PROBLEM DETAILS >> Reproduce, please, only the lines from the first line below to the line containing "its upper face.", inclusive.
%%
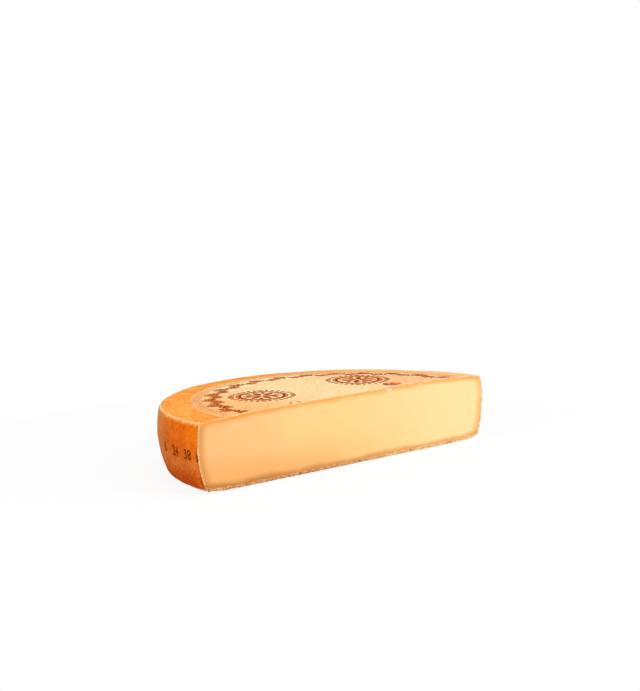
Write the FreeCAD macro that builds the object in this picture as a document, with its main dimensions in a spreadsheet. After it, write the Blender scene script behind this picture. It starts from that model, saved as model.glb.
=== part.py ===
"""Half wheel of aged hard mountain cheese, with the printed paper disc on its upper face.

Frame: millimetres, +Z up. The half wheel lies flat on its underside. The knife cut is the plane facing -Y,
the round side faces +Y, and the origin is the middle of the part's box at the height of the foot.
"""

import FreeCAD
import Part
import Sketcher

import math
import os

DOCUMENT_NAME = "CheeseHalfWheel"

# Driving sizes in millimetres and degrees: alias, value, meaning. Widths run inwards from the widest radius.
SIZES = (
    ("wheel_height", 100.0, "height of the wheel at its middle"),
    ("belly_radius", 270.0, "radius of the wheel at its widest"),
    ("belly_height", 62.0, "height of the widest ring above the foot"),
    ("side_arc_radius", 144.0, "radius of the bulging side in section"),
    ("foot_inset", 75.0, "width of the underside's lifted margin"),
    ("foot_arc_radius", 620.0, "radius of that lifted margin in section"),
    ("crown_inset", 150.0, "width of the upper face's falling margin"),
    ("crown_arc_radius", 2190.0, "radius of that falling margin in section"),
    ("shoulder_radius", 7.0, "rounding where the side meets the upper face"),
    ("heel_radius", 10.0, "rounding where the side meets the underside"),
    ("bare_rind_width", 43.0, "rind left bare around the paper disc"),
    ("paper_thickness", 0.3, "thickness of the paper disc"),
    ("cut_angle", 180.0, "share of the full turn that is left, half a wheel"),
)

START, END, CENTRE = 1, 2, 3  # point numbers on a sketch's line or arc
ORIGIN_POINT = -1, 1  # the sketch's own origin
VERTICAL_AXIS = -2  # the sketch's own upright axis, which is the wheel's axis
LEFT, RIGHT = 1, -1  # which crossing of two circles, seen along the way from the first centre to the second


def add_sizes(document):
    """Makes the spreadsheet that holds every driving size, and returns it."""
    sheet = document.addObject("Spreadsheet::Sheet", "Sizes")
    for row, (alias, value, meaning) in enumerate(SIZES, start=1):
        sheet.set(f"A{row}", alias)
        sheet.set(f"B{row}", str(value))
        sheet.setAlias(f"B{row}", alias)
        sheet.set(f"C{row}", meaning)
    document.recompute()
    return sheet


def add_body(document, name):
    """Makes a body whose wheel axis stands on the cut plane, half the part's depth forward of the origin."""
    body = document.addObject("PartDesign::Body", name)
    body.Label = name
    body.setExpression("Placement.Base.y", "-Sizes.belly_radius / 2")
    return body


def add_section_sketch(body, name):
    """Adds an empty sketch on the body's own XZ plane, for a section to be turned about the wheel's axis."""
    sketch = body.newObject("Sketcher::SketchObject", name)
    plane = next(feature for feature in body.Origin.OriginFeatures if feature.Role == "XZ_Plane")
    sketch.AttachmentSupport = (plane, [""])
    sketch.MapMode = "FlatFace"
    return sketch


def add_line(sketch, start, end):
    """Adds a straight line between two (radius, height) points and returns its number."""
    return sketch.addGeometry(Part.LineSegment(FreeCAD.Vector(*start, 0), FreeCAD.Vector(*end, 0)), False)


def add_arc(sketch, centre, radius, start, end):
    """Adds the arc that runs anticlockwise about centre from one point to another, and returns its number."""
    circle = Part.Circle(FreeCAD.Vector(*centre, 0), FreeCAD.Vector(0, 0, 1), radius)
    angles = [math.atan2(point[1] - centre[1], point[0] - centre[0]) for point in (start, end)]
    return sketch.addGeometry(Part.ArcOfCircle(circle, *angles), False)


def join(sketch, first, second):
    """Makes the second element start where the first one ends."""
    sketch.addConstraint(Sketcher.Constraint("Coincident", first, END, second, START))


def set_size(sketch, kind, elements, size, expression):
    """Adds a dimension of the size that is drawn, and binds it to an expression on the sheet."""
    number = sketch.addConstraint(Sketcher.Constraint(kind, *elements, size))
    sketch.setExpression(f"Constraints[{number}]", expression)


def circle_crossing(centre_one, radius_one, centre_two, radius_two, side):
    """Returns a crossing of two circles, on the named side of the way from centre one to centre two."""
    apart = math.dist(centre_one, centre_two)
    along = (apart**2 + radius_one**2 - radius_two**2) / (2 * apart)
    across = side * math.sqrt(radius_one**2 - along**2)
    way = [(two - one) / apart for one, two in zip(centre_one, centre_two)]
    return (
        centre_one[0] + along * way[0] - across * way[1],
        centre_one[1] + along * way[1] + across * way[0],
    )


def point_beyond(centre, middle, radius):
    """Returns the point at a radius from centre, on the way out through middle."""
    stretch = radius / math.dist(centre, middle)
    return tuple(start + stretch * (end - start) for start, end in zip(centre, middle))


def draw_wheel_section(sketch, sheet):
    """Draws half the wheel's section, as a smooth run of arcs from the foot round the side to the crown."""
    height = sheet.wheel_height
    foot_edge = sheet.belly_radius - sheet.foot_inset
    crown_edge = sheet.belly_radius - sheet.crown_inset
    foot_radius, heel_radius = sheet.foot_arc_radius, sheet.heel_radius
    side_radius, shoulder_radius = sheet.side_arc_radius, sheet.shoulder_radius
    crown_radius = sheet.crown_arc_radius
    foot_centre = (foot_edge, foot_radius)
    side_centre = (sheet.belly_radius - side_radius, sheet.belly_height)
    crown_centre = (crown_edge, height - crown_radius)
    heel_centre = circle_crossing(
        foot_centre, foot_radius - heel_radius, side_centre, side_radius - heel_radius, LEFT
    )
    shoulder_centre = circle_crossing(
        crown_centre, crown_radius - shoulder_radius, side_centre, side_radius - shoulder_radius, RIGHT
    )
    heel_under = point_beyond(foot_centre, heel_centre, foot_radius)
    heel_out = point_beyond(side_centre, heel_centre, side_radius)
    shoulder_out = point_beyond(side_centre, shoulder_centre, side_radius)
    shoulder_over = point_beyond(crown_centre, shoulder_centre, crown_radius)

    foot = add_line(sketch, (0, 0), (foot_edge, 0))
    margin = add_arc(sketch, foot_centre, foot_radius, (foot_edge, 0), heel_under)
    heel = add_arc(sketch, heel_centre, heel_radius, heel_under, heel_out)
    side = add_arc(sketch, side_centre, side_radius, heel_out, shoulder_out)
    shoulder = add_arc(sketch, shoulder_centre, shoulder_radius, shoulder_out, shoulder_over)
    fall = add_arc(sketch, crown_centre, crown_radius, shoulder_over, (crown_edge, height))
    crown = add_line(sketch, (crown_edge, height), (0, height))
    axis = add_line(sketch, (0, height), (0, 0))

    sketch.addConstraint(Sketcher.Constraint("Coincident", foot, START, *ORIGIN_POINT))
    sketch.addConstraint(Sketcher.Constraint("Horizontal", foot))
    outline = (foot, margin, heel, side, shoulder, fall, crown)
    for first, second in zip(outline, outline[1:]):
        sketch.addConstraint(Sketcher.Constraint("Tangent", first, END, second, START))
    sketch.addConstraint(Sketcher.Constraint("Horizontal", crown))
    join(sketch, crown, axis)
    sketch.addConstraint(Sketcher.Constraint("Vertical", axis))
    join(sketch, axis, foot)

    foot_ends = (foot, START, foot, END)
    set_size(sketch, "DistanceX", foot_ends, foot_edge, "Sizes.belly_radius - Sizes.foot_inset")
    set_size(sketch, "Radius", (margin,), foot_radius, "Sizes.foot_arc_radius")
    set_size(sketch, "Radius", (heel,), heel_radius, "Sizes.heel_radius")
    set_size(sketch, "Radius", (side,), side_radius, "Sizes.side_arc_radius")
    side_middle = (*ORIGIN_POINT, side, CENTRE)
    set_size(sketch, "DistanceX", side_middle, side_centre[0], "Sizes.belly_radius - Sizes.side_arc_radius")
    set_size(sketch, "DistanceY", side_middle, side_centre[1], "Sizes.belly_height")
    set_size(sketch, "Radius", (shoulder,), shoulder_radius, "Sizes.shoulder_radius")
    set_size(sketch, "Radius", (fall,), crown_radius, "Sizes.crown_arc_radius")
    crown_ends = (crown, END, crown, START)
    set_size(sketch, "DistanceX", crown_ends, crown_edge, "Sizes.belly_radius - Sizes.crown_inset")
    set_size(sketch, "DistanceY", (axis, END, axis, START), height, "Sizes.wheel_height")


def draw_paper_section(sketch, sheet):
    """Draws half the paper disc's section, which lies on the crown and follows its falling margin."""
    under = sheet.wheel_height
    over = under + sheet.paper_thickness
    crown_edge = sheet.belly_radius - sheet.crown_inset
    paper_edge = sheet.belly_radius - sheet.bare_rind_width
    centre = (crown_edge, under - sheet.crown_arc_radius)
    under_radius = sheet.crown_arc_radius
    over_radius = under_radius + sheet.paper_thickness
    reach = paper_edge - crown_edge
    under_rim = (paper_edge, centre[1] + math.sqrt(under_radius**2 - reach**2))
    over_rim = (paper_edge, centre[1] + math.sqrt(over_radius**2 - reach**2))

    bottom = add_line(sketch, (0, under), (crown_edge, under))
    # the lower arc is drawn from the rim inwards, because an arc runs anticlockwise
    lower = add_arc(sketch, centre, under_radius, under_rim, (crown_edge, under))
    rim = add_line(sketch, under_rim, over_rim)
    upper = add_arc(sketch, centre, over_radius, over_rim, (crown_edge, over))
    top = add_line(sketch, (crown_edge, over), (0, over))
    axis = add_line(sketch, (0, over), (0, under))

    sketch.addConstraint(Sketcher.Constraint("Horizontal", bottom))
    sketch.addConstraint(Sketcher.Constraint("Tangent", bottom, END, lower, END))
    sketch.addConstraint(Sketcher.Constraint("Coincident", lower, START, rim, START))
    sketch.addConstraint(Sketcher.Constraint("Vertical", rim))
    join(sketch, rim, upper)
    sketch.addConstraint(Sketcher.Constraint("Coincident", upper, CENTRE, lower, CENTRE))
    sketch.addConstraint(Sketcher.Constraint("Tangent", upper, END, top, START))
    sketch.addConstraint(Sketcher.Constraint("Horizontal", top))
    join(sketch, top, axis)
    sketch.addConstraint(Sketcher.Constraint("Vertical", axis))
    sketch.addConstraint(Sketcher.Constraint("Coincident", axis, END, bottom, START))
    sketch.addConstraint(Sketcher.Constraint("PointOnObject", bottom, START, VERTICAL_AXIS))

    bottom_ends = (bottom, START, bottom, END)
    set_size(sketch, "DistanceY", (*ORIGIN_POINT, bottom, START), under, "Sizes.wheel_height")
    set_size(sketch, "DistanceX", bottom_ends, crown_edge, "Sizes.belly_radius - Sizes.crown_inset")
    set_size(sketch, "Radius", (lower,), under_radius, "Sizes.crown_arc_radius")
    rim_place = (*ORIGIN_POINT, rim, START)
    set_size(sketch, "DistanceX", rim_place, paper_edge, "Sizes.belly_radius - Sizes.bare_rind_width")
    set_size(sketch, "DistanceY", (axis, END, axis, START), over - under, "Sizes.paper_thickness")


def turn_section(body, sketch, name):
    """Turns a section about the wheel's axis from the cut plane round through +Y, and returns the feature."""
    turned = body.newObject("PartDesign::Revolution", name)
    turned.Profile = sketch
    turned.ReferenceAxis = (sketch, ["V_Axis"])
    turned.setExpression("Angle", "Sizes.cut_angle")
    sketch.Visibility = False
    body.Document.recompute()
    return turned


def build_cheese(document, sheet):
    """Builds the half wheel itself: paste and rind are one solid."""
    body = add_body(document, "half_wheel")
    sketch = add_section_sketch(body, "WheelSection")
    draw_wheel_section(sketch, sheet)
    body.Tip = turn_section(body, sketch, "TurnedWheel")
    return body


def build_paper(document, sheet):
    """Builds the half disc of printed paper that is stuck to the upper face."""
    body = add_body(document, "paper_disc")
    sketch = add_section_sketch(body, "PaperSection")
    draw_paper_section(sketch, sheet)
    body.Tip = turn_section(body, sketch, "TurnedPaper")
    return body


def check(document, bodies):
    """Stops the build if any object failed or any sub-part is not one valid solid."""
    document.recompute()
    failed = [item.Name for item in document.Objects if {"Invalid", "Error"} & set(item.State)]
    loose = [item.Name for item in document.Objects if not getattr(item, "FullyConstrained", True)]
    broken = [
        body.Label
        for body in bodies
        if body.Shape.isNull() or not body.Shape.isValid() or len(body.Shape.Solids) != 1
    ]
    if failed or loose or broken:
        raise RuntimeError(f"failed: {failed}, not fully constrained: {loose}, not one valid solid: {broken}")


def main():
    """Builds the document and writes each sub-part to its own file."""
    document = FreeCAD.newDocument(DOCUMENT_NAME)
    sheet = add_sizes(document)
    bodies = [build_cheese(document, sheet), build_paper(document, sheet)]
    check(document, bodies)
    os.makedirs("parts", exist_ok=True)
    for body in bodies:
        body.Shape.exportStep(os.path.join("parts", f"{body.Label}.step"))
        box = body.Shape.optimalBoundingBox()
        print(
            f"{body.Label}: {box.XLength:.1f} x {box.YLength:.1f} x {box.ZLength:.1f} mm, "
            f"{body.Shape.Volume / 1000:.0f} ml"
        )


main()
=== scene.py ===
"""A half wheel of aged mountain cheese with its printed paper disc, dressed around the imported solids.

Frame: metres, +Z up. The wheel's axis stands in the knife cut, which faces -Y, and the round side faces +Y.
Left and right are seen by someone who faces the cut.
"""

from __future__ import annotations

import logging
import math
import random
from collections.abc import Callable, Iterable, Sequence
from dataclasses import dataclass
from enum import Enum, IntEnum
from functools import cached_property, reduce

import bmesh
import bpy
from mathutils import Matrix, Vector, noise
from mathutils.bvhtree import BVHTree

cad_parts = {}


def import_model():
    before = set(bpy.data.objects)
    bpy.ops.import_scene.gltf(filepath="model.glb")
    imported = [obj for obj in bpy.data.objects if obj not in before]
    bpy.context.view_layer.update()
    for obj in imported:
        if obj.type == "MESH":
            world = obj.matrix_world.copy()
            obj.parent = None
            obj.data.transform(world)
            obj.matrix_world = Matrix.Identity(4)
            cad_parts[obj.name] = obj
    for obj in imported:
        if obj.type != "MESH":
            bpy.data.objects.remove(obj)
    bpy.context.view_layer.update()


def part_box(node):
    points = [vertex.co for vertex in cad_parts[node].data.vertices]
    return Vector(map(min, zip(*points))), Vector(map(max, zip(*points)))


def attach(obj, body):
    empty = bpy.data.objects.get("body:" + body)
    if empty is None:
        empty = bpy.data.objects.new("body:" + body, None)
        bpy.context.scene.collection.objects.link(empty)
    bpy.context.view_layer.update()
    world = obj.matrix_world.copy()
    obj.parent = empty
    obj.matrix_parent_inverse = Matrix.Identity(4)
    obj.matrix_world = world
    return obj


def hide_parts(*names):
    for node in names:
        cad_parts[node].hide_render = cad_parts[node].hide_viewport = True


MM = 0.001
BODY = "root"
WELD = 0.01 * MM  # points nearer than this are one point
PAPER_OVERLAP = 4 * MM  # how far the paper reaches out over the rind's finely meshed part
HALF_TURN = math.pi
FULL_TURN = math.tau

Mesh = bmesh.types.BMesh
Vert = bmesh.types.BMVert
Edge = bmesh.types.BMEdge
Face = bmesh.types.BMFace
Piece = bpy.types.Object
Material = bpy.types.Material
NodeTree = bpy.types.NodeTree
Inlets = bpy.types.NodeInputs
Outlets = bpy.types.NodeOutputs
Socket = bpy.types.NodeSocket
Span = tuple[float, float]
Spot = tuple[float, float]
Colour = tuple[float, float, float]
Value = float | Socket
Tint = Colour | Socket
Coat = tuple[Socket, Socket, Socket]
Curve = Callable[[float], Vector]

logger = logging.getLogger("cheese")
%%
SOLUTION >>
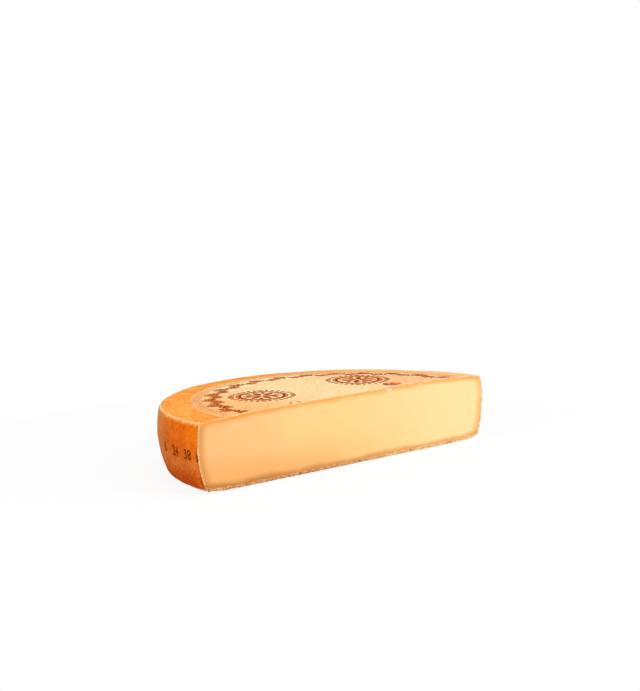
Write the FreeCAD macro that builds the object in this picture as a document, with its main dimensions in a spreadsheet. After it, write the Blender scene script behind this picture. It starts from that model, saved as model.glb.
=== part.py ===
"""Half wheel of aged hard mountain cheese, with the printed paper disc on its upper face.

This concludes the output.